§ **Short problem**
Report how many lines of the entries below contain the word "joints", and nothing more.
◇ ◇ ◇ ◇ ◇ ◇ ◇
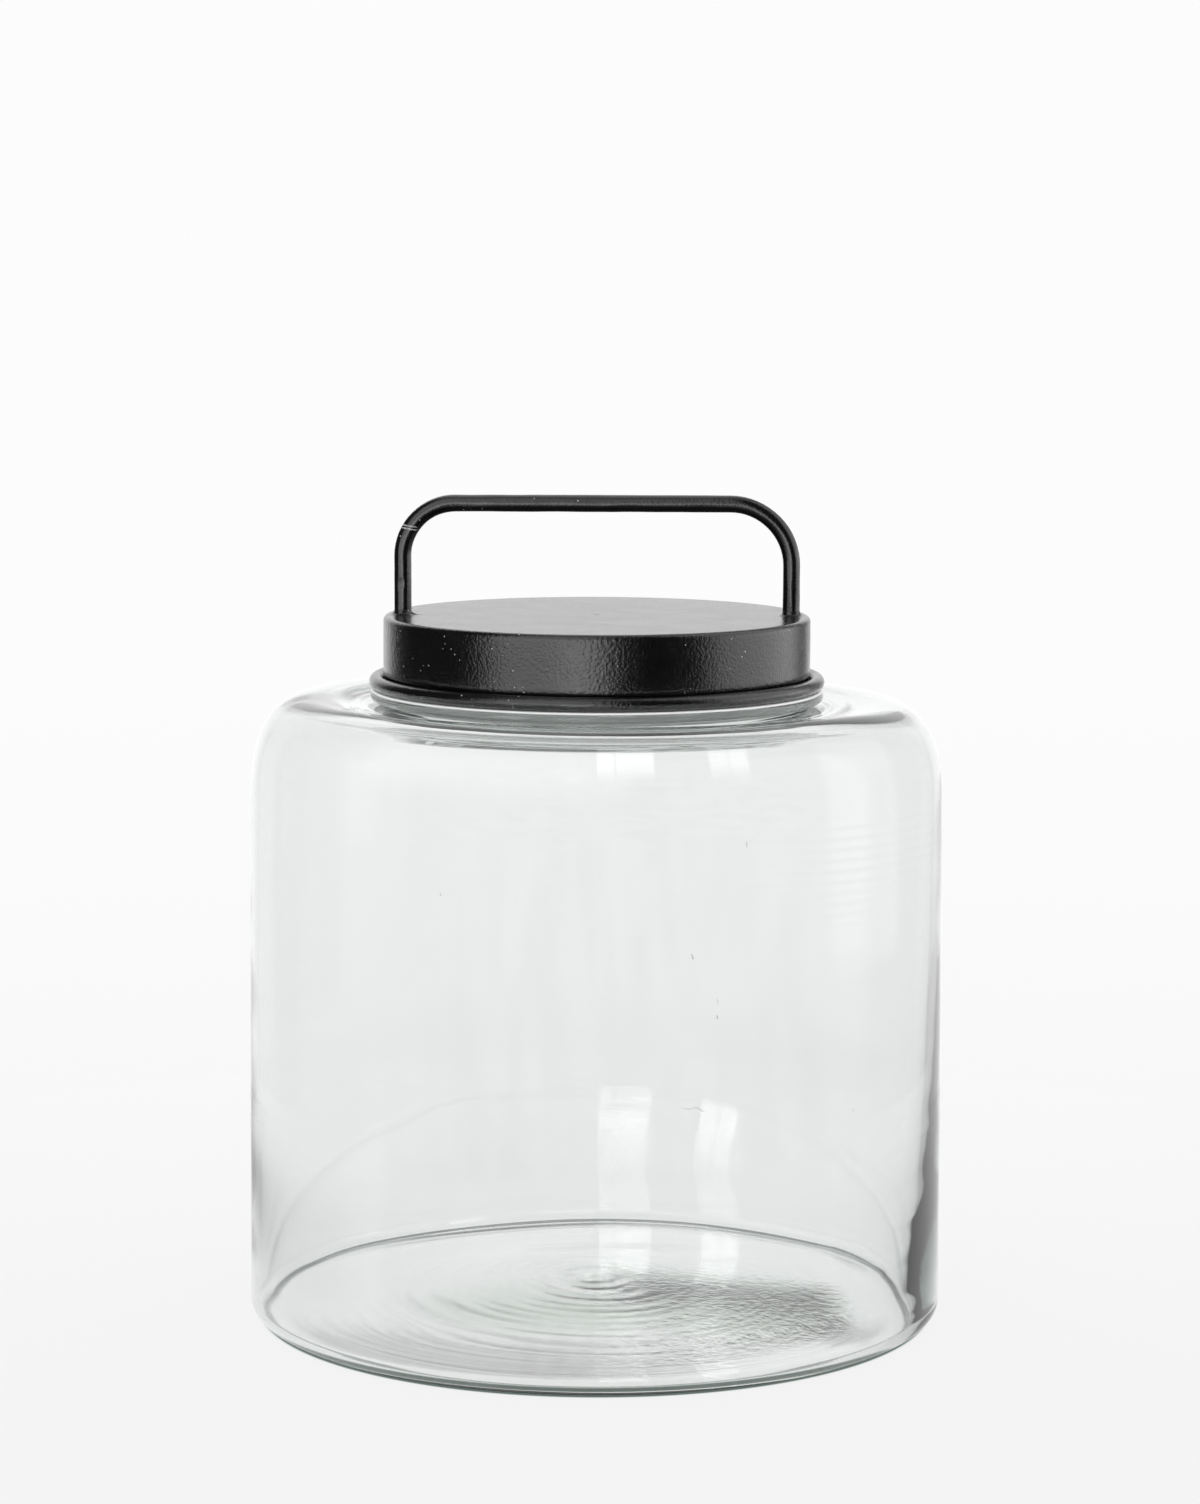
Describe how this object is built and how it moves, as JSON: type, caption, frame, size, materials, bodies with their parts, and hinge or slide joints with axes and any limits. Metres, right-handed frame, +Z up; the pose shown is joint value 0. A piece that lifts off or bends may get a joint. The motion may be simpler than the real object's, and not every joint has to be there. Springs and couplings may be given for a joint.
{
  "type": "lidded storage jar",
  "caption": "Wide hand-blown glass storage jar with a low flanged mouth, closed by a lift-off drum lid with a bent-rod handle and a soft ring seal.",
  "frame": {"origin": "centre of the resting circle under the base", "axes": "+Z up along the jar's axis, +X along the handle's bar, from the left foot to the right one"},
  "size_m": [0.2542, 0.2542, 0.3005],
  "materials": {
    "jar_glass": "clear glass with a faint grey-green cast",
    "seal_silicone": "translucent soft silicone",
    "lid_paint": "satin powder coat, fine orange peel",
    "plate_paint": "satin powder coat",
    "handle_paint": "satin powder coat over bent rod",
    "weld_paint": "powder coat over weld"
  },
  "bodies": {
    "jar": {"glass_jar": "jar_glass"},
    "seal": {"seal_ring": "seal_silicone"},
    "lid": {"lid_drum": "lid_paint", "lid_foot_ring": "lid_paint", "lid_base_plate": "plate_paint", "handle_rod": "handle_paint", "handle_weld_left": "weld_paint", "handle_weld_right": "weld_paint"}
  },
  "joints": [
    {"name": "lid_lift", "type": "slide", "parent": "jar", "child": "seal", "axis": [0, 0, 1], "range_m": [0, 0.12]},
    {"name": "lid_turn", "type": "hinge", "parent": "seal", "child": "lid", "pos_m": [0, 0, 0.2303], "axis": [0, 0, 1], "continuous": true}
  ]
}
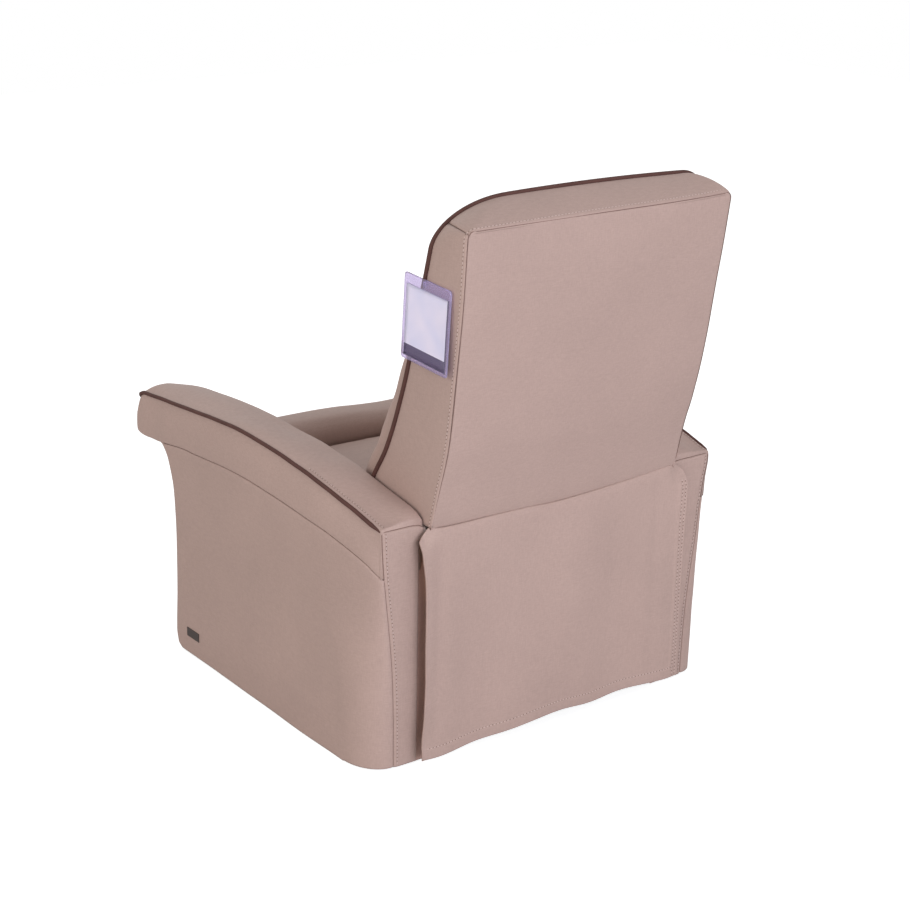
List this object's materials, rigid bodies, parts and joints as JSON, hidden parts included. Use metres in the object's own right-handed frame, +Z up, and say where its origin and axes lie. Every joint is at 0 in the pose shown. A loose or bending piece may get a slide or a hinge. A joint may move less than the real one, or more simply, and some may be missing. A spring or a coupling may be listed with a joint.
{
  "type": "reclining armchair",
  "caption": "Upholstered recliner with padded arm noses, piped wedge back, front bolster, powered recline and leg rest, and a cloth flap hung behind.",
  "frame": {"origin": "on the floor, near the middle of the chair's depth, centred between the arms", "axes": "+Z up, the sitter faces -Y, the sitter's left arm is at +X"},
  "size_m": [0.8033, 0.94, 1.026],
  "materials": {
    "leatherette": "matte taupe leatherette with a fine grain",
    "piping": "dark brown satin cord cover",
    "timber": "plain",
    "steel": "zinc plated",
    "black_steel": "black powder coat",
    "black_plastic": "matte",
    "webbing": "woven elastic",
    "dust_cloth": "non-woven",
    "label": "satin, bare",
    "button_metal": "satin",
    "clear_plastic": "clear soft vinyl",
    "card": "plain printed card"
  },
  "bodies": {
    "base": {"left_arm_frame": "timber", "right_arm_frame": "timber", "left_outer_panel": "leatherette", "right_outer_panel": "leatherette", "left_inner_panel": "leatherette", "right_inner_panel": "leatherette", "left_front_panel": "leatherette", "right_front_panel": "leatherette", "left_rear_strip": "leatherette", "right_rear_strip": "leatherette", "left_arm_pad": "leatherette", "right_arm_pad": "leatherette", "left_arm_piping": "piping", "right_arm_piping": "piping", "glides": "black_plastic", "side_label": "label", "seat_frame_rails": "timber", "bottom_rails": "timber", "front_deck": "timber", "front_bolster": "leatherette", "seat_cushion": "leatherette", "seat_straps": "webbing", "dust_cover": "dust_cloth", "cross_tubes": "black_steel", "pivot_plates": "steel", "pivot_pins": "steel", "leg_hinge_brackets": "steel", "leg_hinge_pins": "steel", "recline_motor": "black_plastic", "recline_outer_tube": "black_steel", "leg_motor": "black_plastic", "leg_outer_tube": "black_steel", "control_box": "black_plastic", "power_inlet": "black_plastic", "switch_plate": "black_plastic"},
    "backrest": {"left_back_stile": "timber", "right_back_stile": "timber", "back_rails": "timber", "back_cross_tube": "black_steel", "recline_lever": "steel", "back_straps": "webbing", "rear_panel": "leatherette", "left_boxing": "leatherette", "right_boxing": "leatherette", "top_boxing": "leatherette", "tail_board": "leatherette", "lumbar_cushion": "leatherette", "head_cushion": "leatherette", "back_piping": "piping", "tag_fastener": "clear_plastic"},
    "leg_rest": {"leg_board": "timber", "leg_cushion": "leatherette", "leg_lever": "steel"},
    "recline_drive_rod": {"recline_rod": "steel"},
    "leg_drive_rod": {"leg_rod": "steel"},
    "skirt_flap": {"skirt": "leatherette"},
    "hang_tag": {"tag_sleeve": "clear_plastic", "tag_card": "card"},
    "recline_switch": {"recline_button": "button_metal"},
    "return_switch": {"return_button": "button_metal"}
  },
  "joints": [
    {"name": "recline", "type": "hinge", "parent": "base", "child": "backrest", "pos_m": [0, 0.346, 0.438], "axis": [-1, 0, 0], "range_deg": [0, 35]},
    {"name": "leg_lift", "type": "hinge", "parent": "base", "child": "leg_rest", "pos_m": [0, -0.316, 0.36], "axis": [-1, 0, 0], "range_deg": [0, 80]},
    {"name": "recline_drive", "type": "slide", "parent": "base", "child": "recline_drive_rod", "axis": [0, -1, 0], "range_m": [0, 0.16301]},
    {"name": "leg_drive", "type": "slide", "parent": "base", "child": "leg_drive_rod", "axis": [0, -1, 0], "range_m": [0, 0.19804]},
    {"name": "skirt_seam", "type": "hinge", "parent": "backrest", "child": "skirt_flap", "pos_m": [0, 0.3711, 0.4564], "axis": [1, 0, 0], "range_deg": [0, 45.51]},
    {"name": "tag_swing", "type": "hinge", "parent": "backrest", "child": "hang_tag", "pos_m": [0.297, 0.361, 0.882], "axis": [1, 0, 0], "range_deg": [-40, 40]},
    {"name": "recline_press", "type": "slide", "parent": "base", "child": "recline_switch", "axis": [1, 0, 0], "range_m": [0, 0.0013], "stiffness_N_per_m": 900},
    {"name": "return_press", "type": "slide", "parent": "base", "child": "return_switch", "axis": [1, 0, 0], "range_m": [0, 0.0013], "stiffness_N_per_m": 900}
  ],
  "couplings": [
    {"joint": "recline_drive", "follows": "recline", "m_per_rad": 0.26683},
    {"joint": "skirt_seam", "follows": "recline", "ratio": 1.3},
    {"joint": "leg_drive", "follows": "leg_lift", "m_per_rad": 0.14183}
  ]
}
◇ ◇ ◇ ◇ ◇ ◇ ◇
§ **Task solution**
4